The worst part is it isn’t rich corporate head whose jobs would disappear, it is the very people the minimum wage is suppose to help. If they haven’t been fortunate enough or don’t have the capacity to get a good education then they can’t get a job for $10 or $15 an hour. Raising the minimum wage could mean eliminating the only job they can get. Say goodbye to many “first job” job opportunities.
The usual response to this is that the companies should have the compassion (or however you want to phrase it) to just pay these people more. But companies function just the way we do. You pay for what a product is worth not what the seller deserves. If you found out your gardener had a Doctorate in physics or had a heart rending hardship you wouldn’t just start paying them $40,000 a year to cut your grass. You can’t afford to live your life that way and companies can’t afford to function that way either.
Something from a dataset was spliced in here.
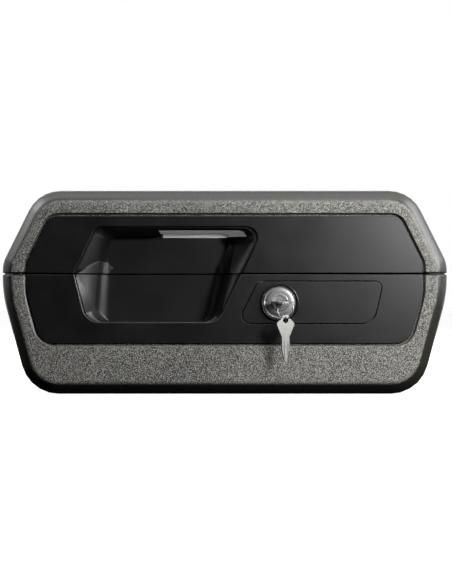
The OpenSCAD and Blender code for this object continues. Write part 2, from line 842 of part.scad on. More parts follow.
module wafer_tumblers() {
    color([0.78, 0.62, 0.30]) for (i = [0:wafers - 1]) difference() {
        keyway(wafer_w, wafer_h, wafer_y(i), wafer_y(i) + wafer_t);
        keyway(2 * (blade_half + play), keyway_h, wafer_y(i) - 1, wafer_y(i) + wafer_t + 1);
    }
}

module lock_cam() {
    color([0.68, 0.68, 0.66]) difference() {
        along_y(cam_y, cam_y + cam_t) polygon(rounded([[lock_x + cam_w / 2, lock_z - cam_w / 2, 3],
            [lock_x + cam_tip_w / 2, lock_z + cam_reach, 2.4],
            [lock_x - cam_tip_w / 2, lock_z + cam_reach, 2.4],
            [lock_x - cam_w / 2, lock_z - cam_w / 2, 3]]));
        keyway(stud + 2 * running, stud + 2 * running, cam_y - 1, cam_y + cam_t + 1);
    }
}

module cam_screw() {
    y0 = cam_y + cam_t;
    color([0.60, 0.60, 0.58]) difference() {
        union() {
            lock_bar(3, cam_y - 3.5, y0 + 0.2);
            lock_bar(7.4, y0, y0 + 2.2);
        }
        keyway(5, 0.9, y0 + 1.3, y0 + 3);
    }
}

// ---------- keys ----------

module key_outline() {
    difference() {
        polygon(rounded(both_sides(key_half), 0, 4));
        circle(d = key_hole_d);
    }
}

// A key with its hole at the origin, its face towards -Y and its blade down
module key() {
    difference() {
        along_y(-key_t / 2, key_t / 2) key_outline();
        for (s = [-1, 1], f = [-1, 1])
            between(s * blade_groove_at - blade_groove / 2, s * blade_groove_at + blade_groove / 2,
                f * key_t / 2 - 0.35, f * key_t / 2 + 0.35, -blade_tip, -16.7);
    }
}

module inserted_key() {
    color([0.72, 0.71, 0.68]) translate([lock_x, key_y, lock_z]) rotate([90, 0, 0]) key();
}

module key_ring() {
    color([0.80, 0.80, 0.80]) translate(ring_at) rotate([90, 0, ring_turn])
        rotate_extrude() translate([ring_r, 0]) circle(d = ring_wire, $fn = 24);
}

module spare_key() {
    color([0.72, 0.71, 0.68]) translate(spare_hole) rotate([0, 0, spare_turn]) key();
}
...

Aaron Feuerstein became famous when he kept workers on the payroll after a 1995 fire destroyed his company, Malden Mills, main factory and they couldn’t produce product. The media loved it but the company of course couldn’t afford it and eventually declared bankruptcy…I know…you never heard that part on the news. Luckily for the workers the people who bought the company and brought it out of bankruptcy kept it in the area. His folly, however well intentioned, could easily have created an opportunity for competitors to gobble up the name and customer base and eliminate or move the production jobs over seas. Some people believe he did it for the positive media attention but even if he meant well his short-term compassion could have led to long-term hardship for the workers. They are very lucky they didn’t lose their jobs permanently.
The steel industry is another example of what happens when you force a company or industry to pay more for a job than it is worth. Steel unions forced high pay for even simple jobs. That forced the industry out of the country. Airline industry pension funds are now showing strains for the same reasons.
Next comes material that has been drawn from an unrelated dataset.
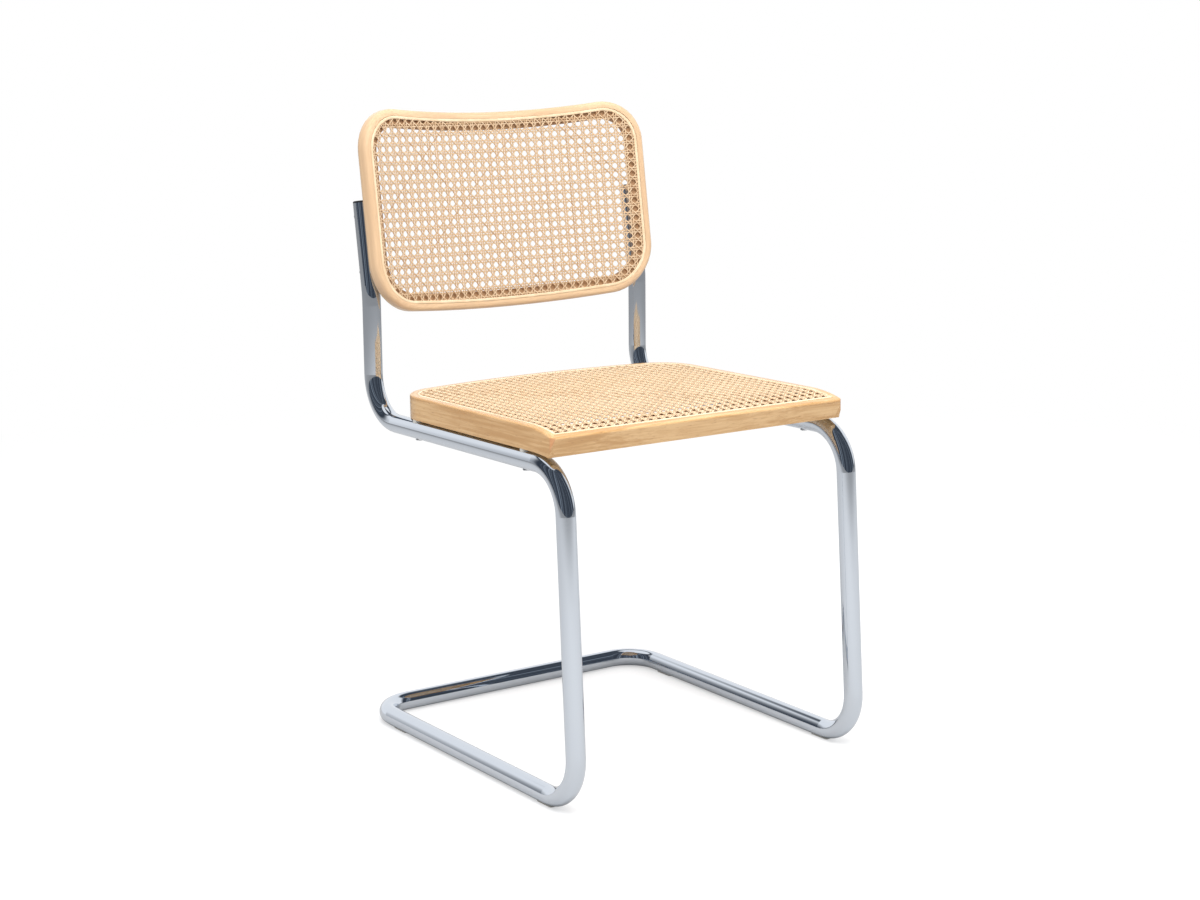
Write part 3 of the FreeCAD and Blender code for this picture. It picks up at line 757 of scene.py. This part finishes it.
# Wooden ring and reeds: a plate trimmed to the outline, then worked inwards
def plate(planes):
    # One flat face, with its long edges divided so that it can bend
    field = bmesh.new()
    bmesh.ops.create_grid(field, x_segments=1, y_segments=1, size=1)
    for point, outward in planes:
        parts = field.verts[:] + field.edges[:] + field.faces[:]
        bmesh.ops.bisect_plane(field, geom=parts, dist=PLATE_CLOSE, plane_co=point, plane_no=outward,
                               clear_outer=True)
    for edge in field.edges[:]:
        cuts = int(edge.calc_length() / OUTLINE_STEP)
        if cuts:
            bmesh.ops.subdivide_edges(field, edges=[edge], cuts=cuts)
    return field


def facing(field, way):
    # The largest face that looks up or down
    bmesh.ops.recalc_face_normals(field, faces=field.faces[:])
    faces = [face for face in field.faces if face.normal.z * way > LEVEL_FACE]
    return max(faces, key=lambda face: face.calc_area())


def thicken(field, depth):
    # Draws the faces down into a closed block.
    made = bmesh.ops.extrude_face_region(field, geom=field.faces[:], use_keep_orig=True)
    lower = [item for item in made["geom"] if isinstance(item, bmesh.types.BMVert)]
    bmesh.ops.translate(field, verts=lower, vec=(0, 0, -depth))


def narrow(field, way, width):
    bmesh.ops.inset_region(field, faces=[facing(field, way)], thickness=width, use_even_offset=True,
                           use_boundary=True)


def sink(field, depth):
    sunk = bmesh.ops.extrude_discrete_faces(field, faces=[facing(field, 1)])["faces"][0]
    bmesh.ops.translate(field, verts=sunk.verts, vec=(0, 0, -depth))


def rounded(field, edges, radius):
    bmesh.ops.bevel(field, geom=edges, offset=radius, segments=ROUND_STEPS, profile=0.5, affect="EDGES",
                    material=-1)


def back_ring(material, under_cane):
    # Rounded outside, with a groove for the reed, a bed for the cane and an open window
    field = plate(back_planes(0))
    dipped(field, 1)
    thicken(field, BACK_T)
    rounded(field, facing(field, 1).edges[:] + facing(field, -1).edges[:], BACK_ROUND)
    narrow(field, 1, RIM - BACK_ROUND)
    sink(field, GROOVE_DEPTH)
    narrow(field, 1, GROOVE)
    sink(field, BED_SINK - GROOVE_DEPTH)
    narrow(field, 1, BACK_RAIL - RIM - GROOVE)
    # The bed's faces take the second material, whose darker browns are painted shade under the cane
    for face in field.faces:
        if abs(face.calc_center_median().z + BED_SINK) < LEVEL_CLOSE and face.normal.z > LEVEL_FACE:
            face.material_index = 1
    narrow(field, -1, BACK_RAIL - BACK_ROUND)
    rear_window = facing(field, -1).edges[:]
    bmesh.ops.delete(field, geom=[facing(field, 1), facing(field, -1)], context="FACES_ONLY")
    bmesh.ops.bridge_loops(field, edges=[edge for edge in field.edges if edge.is_boundary])
    rounded(field, rear_window, WINDOW_ROUND)
    ring = finished("back_ring", field, material, stand_as_back)
    ring.data.materials.append(under_cane)
    return ring


def reed_strip(name, planes, bowed, bend, material, kept=None):
    # A crowned strip that fills the groove, or the part of it that is kept
    field = plate(planes)
    if bowed:
        dipped(field, 1)
    narrow(field, 1, GROOVE - 2 * REED_FIT)
    spare = [facing(field, 1)]
    if kept:
        spare += [face for face in field.faces if face not in spare and not kept(face.calc_center_median())]
    bmesh.ops.delete(field, geom=spare, context="FACES")
    thicken(field, GROOVE_DEPTH)
    bmesh.ops.recalc_face_normals(field, faces=field.faces[:])
    crown = [edge for edge in field.edges if all(vert.co.z > -REED_FIT for vert in edge.verts)
             and any(abs(face.normal.z) < UPRIGHT_FACE for face in edge.link_faces)]
    rounded(field, crown, REED_ROUND)
    bmesh.ops.translate(field, verts=field.verts[:], vec=(0, 0, REED_PROUD))
    return finished(name, field, material, bend)


def in_front_mitre(point):
    return point.y < SEAT_HALF - abs(point.x)


def floor_paper():
    # White to the camera, with the chair's shadow on it. In reflections it is pale paper that dims far away.
    bm = bmesh.new()
    bmesh.ops.create_grid(bm, x_segments=1, y_segments=1, size=FLOOR_HALF)
    mesh = bpy.data.meshes.new("studio_floor")
    bm.to_mesh(mesh)
    bm.free()
    floor = bpy.data.objects.new("studio_floor", mesh)
    bpy.context.scene.collection.objects.link(floor)
    material, tree, place = new_material("studio_paper")
    away = node(tree, "ShaderNodeVectorMath", operation="LENGTH")
    link(tree, place, away.inputs[0])
    path = node(tree, "ShaderNodeLightPath")
    seen = math_node(tree, "MAXIMUM", path.outputs["Is Camera Ray"], path.outputs["Is Transmission Ray"])
    plain = node(tree, "ShaderNodeBsdfDiffuse")
    far = map_range(tree, away.outputs["Value"], PAPER_NEAR, PAPER_FAR, PAPER, PAPER_DIM)
    link(tree, far, plain.inputs["Color"])
    shadow = node(tree, "ShaderNodeBsdfDiffuse", {"Color": (FLOOR_SHADE, FLOOR_SHADE, FLOOR_SHADE, 1)})
    glow = node(tree, "ShaderNodeEmission", {"Strength": FLOOR_GLOW})
    near = node(tree, "ShaderNodeAddShader")
    link(tree, shadow.outputs[0], near.inputs[0])
    link(tree, glow.outputs[0], near.inputs[1])
    white = node(tree, "ShaderNodeEmission")
    backdrop = node(tree, "ShaderNodeMixShader")
    link(tree, map_range(tree, away.outputs["Value"], CLEAR_NEAR, CLEAR_FAR), backdrop.inputs[0])
    link(tree, near.outputs[0], backdrop.inputs[1])
    link(tree, white.outputs[0], backdrop.inputs[2])
    mixed = node(tree, "ShaderNodeMixShader")
    link(tree, seen, mixed.inputs[0])
    link(tree, plain.outputs[0], mixed.inputs[1])
    link(tree, backdrop.outputs[0], mixed.inputs[2])
    output = node(tree, "ShaderNodeOutputMaterial")
    link(tree, mixed.outputs[0], output.inputs["Surface"])
    mesh.materials.append(material)


def studio_world():
    # White to the camera, with soft light from above. The chrome sees a dark, streaked room, with a white
    # backdrop behind the chair and a softbox overhead.
    world = bpy.data.worlds.new("studio")
    bpy.context.scene.world = world
    world.use_nodes = True
    tree = world.node_tree
    tree.nodes.clear()
    coords = node(tree, "ShaderNodeTexCoord")
    split = parted(tree, coords.outputs["Generated"])
    path = node(tree, "ShaderNodeLightPath")
    behind = math_node(tree, "ADD", math_node(tree, "MULTIPLY", split["X"], -math.sin(CAMERA_TURN)),
                       math_node(tree, "MULTIPLY", split["Y"], math.cos(CAMERA_TURN)))
    low = math_node(tree, "SUBTRACT", 1.0, map_range(tree, split["Z"], *BACKDROP_TOP))
    backdrop = math_node(tree, "MULTIPLY", map_range(tree, behind, *BACKDROP_SIDE), low)
    aim = node(tree, "ShaderNodeVectorMath", operation="DOT_PRODUCT")
    aim.inputs[1].default_value = SOFTBOX_AIM
    link(tree, coords.outputs["Generated"], aim.inputs[0])
    softbox = map_range(tree, aim.outputs["Value"], *SOFTBOX_EDGE)
    bright = math_node(tree, "MAXIMUM", backdrop, softbox)
    level = node(tree, "ShaderNodeVectorMath", operation="MULTIPLY")
    level.inputs[1].default_value = (1, 1, 0)
    link(tree, coords.outputs["Generated"], level.inputs[0])
    bearing = node(tree, "ShaderNodeVectorMath", operation="NORMALIZE")
    link(tree, level.outputs["Vector"], bearing.inputs[0])
    streaks = map_range(tree, noise(tree, bearing.outputs["Vector"], *STREAK_NOISE), *STREAK_EDGE)
    dark = mix_colour(tree, streaks, STUDIO_DARK, STUDIO_STREAK)
    studio = mix_colour(tree, bright, dark, STUDIO_WHITE)
    soft = mix_colour(tree, map_range(tree, split["Z"], *LEVEL_TO_TOP), LEVEL_LIGHT, TOP_LIGHT)
    seen = mix_colour(tree, path.outputs["Is Glossy Ray"], soft, studio)
    white = math_node(tree, "MAXIMUM", path.outputs["Is Camera Ray"], path.outputs["Is Transmission Ray"])
    colour = mix_colour(tree, white, seen, (1, 1, 1, 1))
    light = node(tree, "ShaderNodeBackground", {"Strength": 1.0})
    link(tree, colour, light.inputs["Color"])
    output = node(tree, "ShaderNodeOutputWorld")
    link(tree, light.outputs[0], output.inputs["Surface"])


def look(place, aim):
    direction = (aim - place).normalized()
    turn = direction.to_track_quat("-Z", "Y")
    return Matrix.Translation(place) @ turn.to_matrix().to_4x4()


def lamp(name, place, aim, size, power):
    light = bpy.data.lights.new(name, "AREA")
    light.shape = "SQUARE"
    light.size = size
    light.energy = power
    holder = bpy.data.objects.new(name, light)
    holder.matrix_world = look(Vector(place), Vector(aim))
    holder.visible_glossy = False
    bpy.context.scene.collection.objects.link(holder)


def camera():
    # Stands where the photograph was taken.
    data = bpy.data.cameras.new("camera")
    data.lens = LENS_MM
    data.sensor_width = SENSOR_MM
    data.shift_x = SHIFT_X
    holder = bpy.data.objects.new("camera", data)
    level = math.cos(CAMERA_DOWN)
    ahead = Vector((-math.sin(CAMERA_TURN) * level, math.cos(CAMERA_TURN) * level, -math.sin(CAMERA_DOWN)))
    right = Vector((math.cos(CAMERA_TURN), math.sin(CAMERA_TURN), 0))
    up = right.cross(ahead)
    c, s = math.cos(CAMERA_ROLL), math.sin(CAMERA_ROLL)
    right, up = right * c + up * s, up * c - right * s
    turn = Matrix((right, up, -ahead)).transposed().to_4x4()
    holder.matrix_world = Matrix.Translation(CAMERA_PLACE) @ turn
    bpy.context.scene.collection.objects.link(holder)
    bpy.context.scene.camera = holder


def panels():
    # The two woven panels, each in four layers of strands
    colours = {
        "uprights": cane("cane_uprights", (CANE_ACROSS, CANE_ALONG, CANE_ACROSS)),
        "crosswise": cane("cane_crosswise", (CANE_ALONG, CANE_ACROSS, CANE_ACROSS)),
        "rising": cane("cane_rising", (CANE_SLANTED, CANE_SLANTED, CANE_SLANTED)),
        "falling": cane("cane_falling", (CANE_SLANTED, CANE_SLANTED, CANE_SLANTED)),
    }
    weave_ride("seat_cane", woven("seat_weave", Vector((-SEAT_HALF, 0)), Vector((SEAT_HALF, SEAT_D)),
                                  Vector((PITCH / 2, SEAT_FIRST_ROW)), seat_planes(WEAVE_EDGE), lay_on_seat,
                                  colours, SEAT_STRAND, False))
    reach = Vector((BACK_ARC, BACK_H / 2 + BACK_TOP_DIP))
    weave_ride("back_cane", woven("back_weave", -reach, reach, Vector((PITCH / 2, BACK_ROW_SHIFT)),
                                  back_planes(WEAVE_EDGE), stand_as_back, colours, BACK_STRAND, True))


def weave_ride(replaced, pieces):
    for piece in pieces:
        carried(piece, replaced)


def carried(piece, replaced):
    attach(piece, "root")
    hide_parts(replaced)


def reeds():
    edge = RIM + REED_FIT
    material = reed("split_reed")
    carried(reed_strip("seat_reed_front", seat_planes(edge), False, lay_on_seat, material, in_front_mitre),
            "seat_spline_front")
    carried(reed_strip("seat_reed_bent", seat_planes(edge), False, lay_on_seat, material,
                       lambda point: not in_front_mitre(point)), "seat_spline_bent")
    carried(reed_strip("back_reed", back_planes(edge), True, stand_as_back, material), "back_spline")


def finishes():
    # Every solid that stays gets its material, and the back's ring takes the place of its solid.
    seat_middle = Vector((0, SEAT_FRONT + SEAT_D / 2, SEAT_TOP))
    seat_corner = Vector((0, SEAT_FRONT, SEAT_TOP))
    tilt = (-SEAT_TILT, 0, 0)
    # The bent rail has no front: its course runs on past the front edge, so the sides stay straight
    seat_course = ((SEAT_HALF, SEAT_D, 0), SEAT_CORNER_R)
    dress("seat_bent_rail", wood("beech_bent_rail", seat_corner, tilt, seat_course, seat_rail=True))
    dress("seat_front_rail", wood("beech_front_rail", seat_corner, tilt, seat_rail=True))
    dress("seat_dowels", wood("dowel_beech", seat_middle))
    upright = (math.pi / 2 - BACK_LEAN, 0, 0)
    back_course = ((BACK_HALF, BACK_H / 2, 0), BACK_CORNER_R)
    back_wood = wood("beech_back_ring", BACK_MIDDLE, upright, back_course, BACK_ASHEN)
    dress("back_frame", back_wood)
    # The bed under the back's cane takes browns of painted shade
    carried(back_ring(back_wood, shaded_bed_wood("bed_painted_shade")), "back_frame")
    dress("tube_frame", chrome("chromed_tube"))
    dress("post_plugs", plastic("black_plug", PLUG_BLACK, PLUG_ROUGHNESS))
    for name in ("floor_glides", "seat_saddles", "back_saddles"):
        dress(name, plastic("natural_nylon", NYLON, NYLON_ROUGHNESS))
    for name in ("seat_screws", "back_screws"):
        dress(name, screw_steel("bright_zinc"))


camera()
floor_paper()
studio_world()
lamp("key", *KEY_LAMP)
lamp("fill", *FILL_LAMP)
finishes()
reeds()
panels()
bpy.context.scene.view_settings.view_transform = "Standard"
The same thing can happen on a much smaller scale. If you manage to talk a future boss into paying you a lot more than that position is worth don’t count on it being a long-term career move.
The impending minimum wage increase will be cause for celebration among affluent politicians but it will just end up hurting the youngest and least educated among us. If you can understand this, if this makes any sense to you, pass this blog along. Email it to friends and family or just explain it to them yourself. If we reward politicians for empty or even damaging legislation because it sounds good they will keep passing bad laws.
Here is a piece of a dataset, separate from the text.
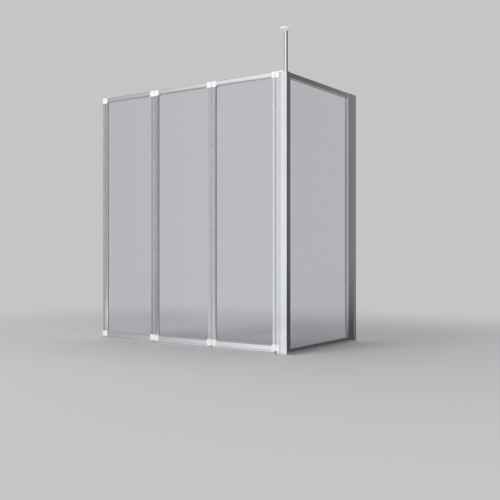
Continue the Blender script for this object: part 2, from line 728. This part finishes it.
def studio_camera(scene):
    """The camera of the main view."""
    camera = bpy.data.objects.new("camera", bpy.data.cameras.new("camera"))
    camera.location = CAMERA_PLACE
    camera.rotation_euler = [math.radians(angle) for angle in CAMERA_TURN]
    camera.data.lens, camera.data.sensor_width = CAMERA_LENS, CAMERA_SENSOR
    camera.data.clip_end = CAMERA_SIGHT
    scene.collection.objects.link(camera)
    scene.camera = camera


# ---- Operators ----

class StageOperator(Operator):
    """Makes the studio: floor, backdrop, lamps and camera"""
    bl_idname = "bath_screen.stage"
    bl_label = "Studio"

    def execute(self, context):
        tones = context.scene.bath_screen_colours
        work = bmesh.new()
        bmesh.ops.create_circle(work, cap_ends=True, radius=FLOOR_RADIUS, segments=96)
        mesh = bpy.data.meshes.new("studio_floor")
        work.to_mesh(mesh)
        work.free()
        mesh.transform(Matrix.Translation(FLOOR_MIDDLE))
        mesh.materials.append(floor_material(tones))
        floor = bpy.data.objects.new("studio_floor", mesh)
        context.scene.collection.objects.link(floor)
        studio_world(context.scene, tones)
        for values in LAMPS:
            lamp(context.scene, *values)
        studio_camera(context.scene)
        context.scene.view_settings.view_transform = "Standard"
        return {"FINISHED"}


class FramesOperator(Operator):
    """Finishes the aluminium extrusions, each with die lines along its own run"""
    bl_idname = "bath_screen.frames"
    bl_label = "Aluminium frames"

    def execute(self, context):
        finish_nodes(["corner_post", "side_near_stile", "fixing_channel",
                      "leaf_1_near_stile", "leaf_3_far_stile"], "Satin aluminium, upright")
        finished_copy("side_far_stile_edged", "side_far_stile", "Satin aluminium, upright",
                      context.scene.bath_screen_sizes.stile_edge)
        finish_nodes(["hinge_profile"], "Satin aluminium, hinge profile")
        finish_nodes(["leaf_1_far_stile", "leaf_2_near_stile", "leaf_2_far_stile",
                      "leaf_3_near_stile"], "Satin aluminium, hinged uprights")
        finish_nodes([f"{leaf}_{part}" for leaf in LEAVES
                      for part in ("top_rail", "bottom_rail", "seal_carrier")],
                     "Satin aluminium, rails of the leaves")
        finish_nodes(["side_top_rail", "side_bottom_rail"], "Satin aluminium, rails of the side")
        return {"FINISHED"}


class GlassOperator(Operator):
    """Finishes the panes"""
    bl_idname = "bath_screen.glass"
    bl_label = "Glass panes"

    def execute(self, context):
        finish_nodes([f"{leaf}_glass" for leaf in LEAVES] + ["side_glass"], "Clear glass")
        return {"FINISHED"}


class GasketsOperator(Operator):
    """Makes the lipped gasket round each pane"""
    bl_idname = "bath_screen.gaskets"
    bl_label = "Glazing gaskets"

    def execute(self, context):
        sizes = context.scene.bath_screen_sizes
        tree = shared_group("Gasket round a pane", pane_gasket_tree)
        panes = [(f"{leaf}_glass", f"{leaf}_glazing_gasket", 0) for leaf in LEAVES]
        for glass, node, run in panes + [("side_glass", "side_gasket", 1)]:
            low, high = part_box(glass)
            span = high - low
            host = profile_host(f"{node}_lipped", gasket_outline(sizes), lambda u, v: (-u, v, 0))
            run_tree(host, tree, {
                "Width": span[run] - 2 * sizes.glass_bite,
                "Height": span.z - 2 * sizes.glass_bite,
                "Corner Radius": sizes.gasket_corner,
                "Centre": tuple((low + high) / 2),
                "Turn": (math.pi / 2, 0.0, math.pi / 2 if run else 0.0),
                "Finish": finish("Pale gasket rubber")})
            shade(host.data)
            stand_for(host, node)
        return {"FINISHED"}


class SealsOperator(Operator):
    """Makes the finned and the bulb seals of the leaves, and finishes the channel's strips"""
    bl_idname = "bath_screen.seals"
    bl_label = "Seals"

    def execute(self, context):
        fins = context.scene.bath_screen_sizes.seal_fins
        reach = (BULB_RADIUS - BULB_PLACE[0]) * MM
        start = BULB_STRIP_START * MM
        for leaf in LEAVES:
            low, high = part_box(f"{leaf}_bottom_seal")
            middle = (low.y + high.y) / 2
            seal = drawn_strip(f"{leaf}_finned_seal", bottom_seal_outline(fins),
                               lambda y, z: (low.x, middle + y, z),
                               (high.x - low.x, 0.0, 0.0), "Pale soft seal")
            stand_for(seal, f"{leaf}_bottom_seal")
            low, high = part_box(f"{leaf}_edge_seal")
            line = high.x - reach
            seal = drawn_strip(f"{leaf}_bulb_seal", edge_seal_outline(),
                               lambda x, y: (line - x, low.y - start + y, low.z),
                               (0.0, 0.0, high.z - low.z), "Grey seal rubber")
            stand_for(seal, f"{leaf}_edge_seal")
        finish_nodes(["fixing_channel_seal"], "Dark strip rubber")
        return {"FINISHED"}


class MouldingsOperator(Operator):
    """Makes the white corner blocks, caps and covers, with rounded edges"""
    bl_idname = "bath_screen.mouldings"
    bl_label = "White mouldings"

    def execute(self, context):
        edge = context.scene.bath_screen_sizes.moulding_edge
        nodes = ["post_top_cap", "post_foot_plug", "post_screw_covers", "hinge_block_top",
                 "hinge_block_bottom", "leaf_3_end_blocks"]
        for end in ("top", "bottom"):
            nodes += [f"{leaf}_near_block_{end}" for leaf in LEAVES]
            nodes += [f"{leaf}_far_block_{end}" for leaf in LEAVES[:2]]
        for node in nodes:
            finished_copy(f"{node}_moulded", node, "White moulded plastic", edge)
        return {"FINISHED"}


class FastenersOperator(Operator):
    """Finishes the hinge pins and the screws"""
    bl_idname = "bath_screen.fasteners"
    bl_label = "Pins and screws"

    def execute(self, context):
        finish_nodes(["hinge_pins_1", "hinge_pins_2", "hinge_pins_3", "post_screws",
                      "side_frame_screws"], "Plain steel")
        return {"FINISHED"}


class SupportOperator(Operator):
    """Makes the polished support tube and the white ceiling flange, with rounded edges"""
    bl_idname = "bath_screen.support"
    bl_label = "Ceiling support"

    def execute(self, context):
        sizes = context.scene.bath_screen_sizes
        finished_copy("ceiling_tube_polished", "ceiling_tube", "Polished chrome",
                      sizes.chrome_edge)
        finished_copy("ceiling_flange_moulded", "ceiling_flange", "White moulded plastic",
                      sizes.moulding_edge)
        return {"FINISHED"}


class ScreenPanel(Panel):
    """Lists the screen's sizes, colours and pieces"""
    bl_idname = "VIEW3D_PT_bath_screen"
    bl_label = "Bath screen"
    bl_space_type = "VIEW_3D"
    bl_region_type = "UI"
    bl_category = "Bath Screen"

    def draw(self, context):
        for group in (context.scene.bath_screen_sizes, context.scene.bath_screen_colours):
            column = self.layout.column()
            for key in group.__annotations__:
                column.prop(group, key)
        for operator in OPERATORS:
            self.layout.operator(operator.bl_idname)


OPERATORS = (FramesOperator, GlassOperator, GasketsOperator, SealsOperator, MouldingsOperator,
             FastenersOperator, SupportOperator, StageOperator)
CLASSES = (ScreenSizes, ScreenColours, *OPERATORS, ScreenPanel)


def register():
    for cls in CLASSES:
        bpy.utils.register_class(cls)
    bpy.types.Scene.bath_screen_sizes = PointerProperty(type=ScreenSizes)
    bpy.types.Scene.bath_screen_colours = PointerProperty(type=ScreenColours)


def unregister():
    del bpy.types.Scene.bath_screen_sizes
    del bpy.types.Scene.bath_screen_colours
    for cls in reversed(CLASSES):
        bpy.utils.unregister_class(cls)


def main():
    register()
    for operator in OPERATORS:
        group, name = operator.bl_idname.split(".")
        getattr(getattr(bpy.ops, group), name)()


if __name__ == "__main__":
    main()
Cuddos to you for the more open ended thinking…you are on to something. If I may, for edification, allow me to point out a few things that may bring this into a bigger picture (or at least give a different perspective). We (as consumers) tend to be greedy, we want more, more, more for less, less, less. To that many of you have just said “well there’s nothing wrong with that, I want the most for my money”, but not entirely! It’s not about rather a service or product has a correlative cost to value ratio to us, it’s “if I spend less on everything I buy I can have more of everything”. Corporations and competition drive prices down and thats as deep as most of us see, and are happy with it, as we head out in search of the lowest price for whatever it is we wish to consume. The cost is that the American jobs cannot produce the products at any where near the competitive price of overseas labor. It doesn’t matter if you pay an American worker $7 or $27 when labor in India and China is less than $1. Well that’s the Corporations end of what our own greed is doing to us.
God Bless, keep thinking!
The govt end, and minimum wage is the other end. Again we want more, more, more. So your politicals wishing to keep their careers moving upwards give us what we want (instead of what we need). They issue minimum wage increases, put more “money” into circulation to support the same (it has to come from somewhere). What could be better, we’ve got MORE money right? But where did that money come from? Ever heard of inflation? Occuring when the govt places more currency into circulation than is equal to our GDP. Hence the value of the dollar decreases a little more, which by the way it has lost over 97% of it’s buying power since being introduced in the twenties and being mandated as tender in thirty three.
Have you ever seen the snake that is eating it’s own tale? Well, that’s what we’re doing…being devoured by our own greed.
So maybe the next time you go to the store, instead of going to WalMart, spend that extra dollar and visit your local butcher, or a Ma & Paps if there’s one left in your area, and the next time you hire a Contractor spend the extra hundred bucks instead of hiring the mexican crew, he’ll probably spend it at the butchers anyway
Comment by Greg — January 15, 2007 @ 6:04 am
Thanks for the comment and the alternative perspective Greg. Hope to hear more from your perspective in the future.
Comment by contrarythought — January 16, 2007 @ 8:41 pm
As far as legislation goes, I think your painting the picture too narrow. Minimum wage laws may indeed have some of the negative effects you described by themselves, but with the additions of other regulations on corporations they can be effective. How can minimum wages cause businesses to move overseas if the government limits outsourcing? How can you say that it’s bankrupting companies when CEOs make millions and millions even while the companies are in so much “financial trouble?”
Comment by abyssalleviathin — January 22, 2007 @ 10:53 pm
Maybe I will have to devote a whole post to the government controlling what board of directors can pay their executives and controlling the means of corporate productions. I assume you would have the government pass legislation regulating companies ability to automate in that it circumvents the minimum wage the same way outsourcing does.